Records for processing.
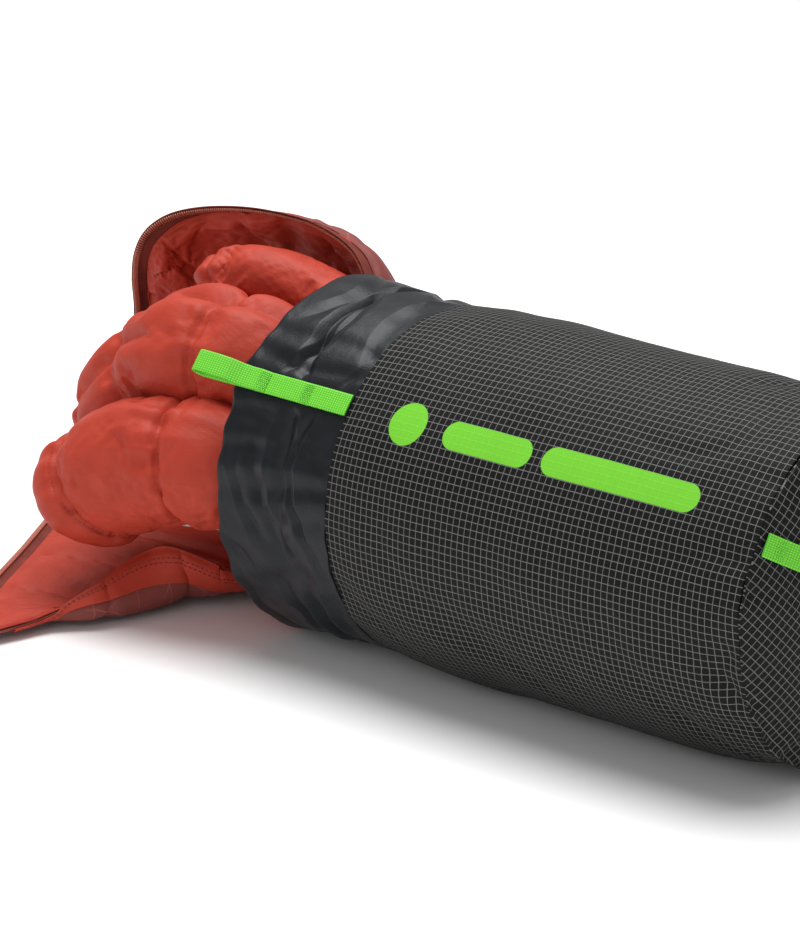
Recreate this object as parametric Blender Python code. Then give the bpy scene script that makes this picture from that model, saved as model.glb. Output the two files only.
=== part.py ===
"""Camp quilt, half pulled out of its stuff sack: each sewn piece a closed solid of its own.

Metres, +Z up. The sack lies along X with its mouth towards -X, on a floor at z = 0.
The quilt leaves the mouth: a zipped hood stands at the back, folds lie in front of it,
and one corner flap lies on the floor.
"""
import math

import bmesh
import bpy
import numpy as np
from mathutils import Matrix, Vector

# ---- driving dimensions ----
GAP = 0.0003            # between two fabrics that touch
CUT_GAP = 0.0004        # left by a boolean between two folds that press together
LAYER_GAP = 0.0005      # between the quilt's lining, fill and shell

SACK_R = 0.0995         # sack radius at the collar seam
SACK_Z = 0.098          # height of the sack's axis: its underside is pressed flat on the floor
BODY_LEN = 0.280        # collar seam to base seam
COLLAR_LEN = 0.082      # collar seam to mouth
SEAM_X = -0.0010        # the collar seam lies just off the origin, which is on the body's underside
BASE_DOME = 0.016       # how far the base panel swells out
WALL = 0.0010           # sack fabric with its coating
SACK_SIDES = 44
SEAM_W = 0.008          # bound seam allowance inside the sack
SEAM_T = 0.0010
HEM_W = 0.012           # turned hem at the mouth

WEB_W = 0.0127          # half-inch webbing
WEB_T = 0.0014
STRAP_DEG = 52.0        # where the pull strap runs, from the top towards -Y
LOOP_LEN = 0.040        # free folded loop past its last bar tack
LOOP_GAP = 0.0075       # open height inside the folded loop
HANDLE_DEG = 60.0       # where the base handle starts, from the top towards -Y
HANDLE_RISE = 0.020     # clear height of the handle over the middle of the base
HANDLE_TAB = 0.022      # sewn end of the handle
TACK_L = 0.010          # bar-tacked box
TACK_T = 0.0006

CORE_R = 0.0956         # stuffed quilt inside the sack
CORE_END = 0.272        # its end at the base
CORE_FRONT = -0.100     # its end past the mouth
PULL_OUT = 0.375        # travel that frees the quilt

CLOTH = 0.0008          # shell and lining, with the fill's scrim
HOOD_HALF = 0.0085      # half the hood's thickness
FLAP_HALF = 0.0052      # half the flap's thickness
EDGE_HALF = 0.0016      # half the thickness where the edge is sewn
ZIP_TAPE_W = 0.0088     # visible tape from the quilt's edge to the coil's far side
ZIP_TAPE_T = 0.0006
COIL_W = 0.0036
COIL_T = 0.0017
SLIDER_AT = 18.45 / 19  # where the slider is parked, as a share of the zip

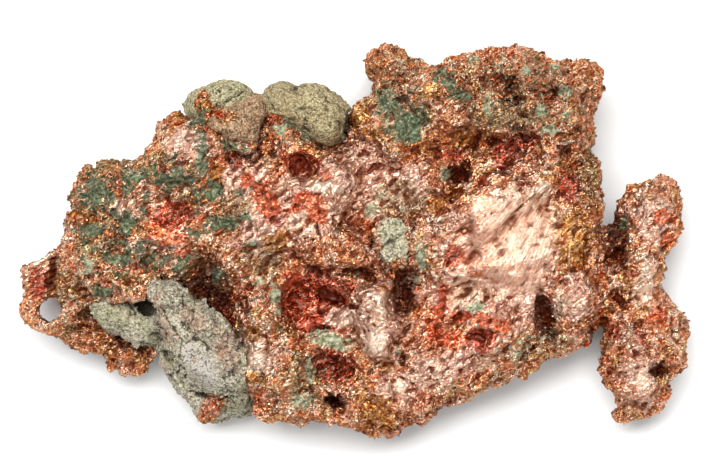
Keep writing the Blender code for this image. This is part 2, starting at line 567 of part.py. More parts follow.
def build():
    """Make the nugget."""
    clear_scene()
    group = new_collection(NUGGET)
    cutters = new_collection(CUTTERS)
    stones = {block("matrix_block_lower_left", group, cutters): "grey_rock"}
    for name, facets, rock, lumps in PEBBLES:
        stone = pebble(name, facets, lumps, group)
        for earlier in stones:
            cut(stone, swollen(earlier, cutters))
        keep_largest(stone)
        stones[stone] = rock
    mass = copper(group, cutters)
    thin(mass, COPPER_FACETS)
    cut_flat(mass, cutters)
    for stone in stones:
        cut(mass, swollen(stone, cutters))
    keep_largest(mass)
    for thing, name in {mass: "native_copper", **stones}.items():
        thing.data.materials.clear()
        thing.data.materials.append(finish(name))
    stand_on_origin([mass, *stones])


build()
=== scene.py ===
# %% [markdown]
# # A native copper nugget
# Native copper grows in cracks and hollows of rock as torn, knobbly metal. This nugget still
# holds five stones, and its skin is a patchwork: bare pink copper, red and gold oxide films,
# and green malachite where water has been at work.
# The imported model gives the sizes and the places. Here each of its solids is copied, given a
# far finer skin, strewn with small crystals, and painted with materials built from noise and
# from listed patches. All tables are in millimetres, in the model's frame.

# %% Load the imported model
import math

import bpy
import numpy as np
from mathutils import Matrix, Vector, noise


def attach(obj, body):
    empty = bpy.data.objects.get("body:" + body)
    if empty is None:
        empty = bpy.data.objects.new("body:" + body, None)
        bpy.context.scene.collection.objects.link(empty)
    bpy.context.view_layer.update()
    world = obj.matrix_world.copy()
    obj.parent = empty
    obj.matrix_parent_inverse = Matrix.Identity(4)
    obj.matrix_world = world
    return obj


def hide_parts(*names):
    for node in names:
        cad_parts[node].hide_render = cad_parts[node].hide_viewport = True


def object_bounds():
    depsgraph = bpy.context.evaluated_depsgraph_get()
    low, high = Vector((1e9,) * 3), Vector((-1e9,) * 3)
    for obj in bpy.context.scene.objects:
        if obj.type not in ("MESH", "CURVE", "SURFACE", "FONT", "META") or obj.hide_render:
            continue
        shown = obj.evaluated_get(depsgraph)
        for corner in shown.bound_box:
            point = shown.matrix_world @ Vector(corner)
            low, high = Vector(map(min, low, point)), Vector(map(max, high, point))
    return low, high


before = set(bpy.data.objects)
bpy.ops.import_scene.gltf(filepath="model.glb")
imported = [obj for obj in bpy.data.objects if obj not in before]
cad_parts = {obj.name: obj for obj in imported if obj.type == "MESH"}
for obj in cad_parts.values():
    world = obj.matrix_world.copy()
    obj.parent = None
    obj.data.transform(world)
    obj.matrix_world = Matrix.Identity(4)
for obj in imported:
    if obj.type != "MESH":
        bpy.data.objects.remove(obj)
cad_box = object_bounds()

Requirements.
Extract the span of lines that starts with the line containing "for thing, name" and ends with the line containing "return low, high". Keep it exact and add nothing.

The output.
    for thing, name in {mass: "native_copper", **stones}.items():
        thing.data.materials.clear()
        thing.data.materials.append(finish(name))
    stand_on_origin([mass, *stones])


build()
=== scene.py ===
# %% [markdown]
# # A native copper nugget
# Native copper grows in cracks and hollows of rock as torn, knobbly metal. This nugget still
# holds five stones, and its skin is a patchwork: bare pink copper, red and gold oxide films,
# and green malachite where water has been at work.
# The imported model gives the sizes and the places. Here each of its solids is copied, given a
# far finer skin, strewn with small crystals, and painted with materials built from noise and
# from listed patches. All tables are in millimetres, in the model's frame.

# %% Load the imported model
import math

import bpy
import numpy as np
from mathutils import Matrix, Vector, noise


def attach(obj, body):
    empty = bpy.data.objects.get("body:" + body)
    if empty is None:
        empty = bpy.data.objects.new("body:" + body, None)
        bpy.context.scene.collection.objects.link(empty)
    bpy.context.view_layer.update()
    world = obj.matrix_world.copy()
    obj.parent = empty
    obj.matrix_parent_inverse = Matrix.Identity(4)
    obj.matrix_world = world
    return obj


def hide_parts(*names):
    for node in names:
        cad_parts[node].hide_render = cad_parts[node].hide_viewport = True


def object_bounds():
    depsgraph = bpy.context.evaluated_depsgraph_get()
    low, high = Vector((1e9,) * 3), Vector((-1e9,) * 3)
    for obj in bpy.context.scene.objects:
        if obj.type not in ("MESH", "CURVE", "SURFACE", "FONT", "META") or obj.hide_render:
            continue
        shown = obj.evaluated_get(depsgraph)
        for corner in shown.bound_box:
            point = shown.matrix_world @ Vector(corner)
            low, high = Vector(map(min, low, point)), Vector(map(max, high, point))
    return low, high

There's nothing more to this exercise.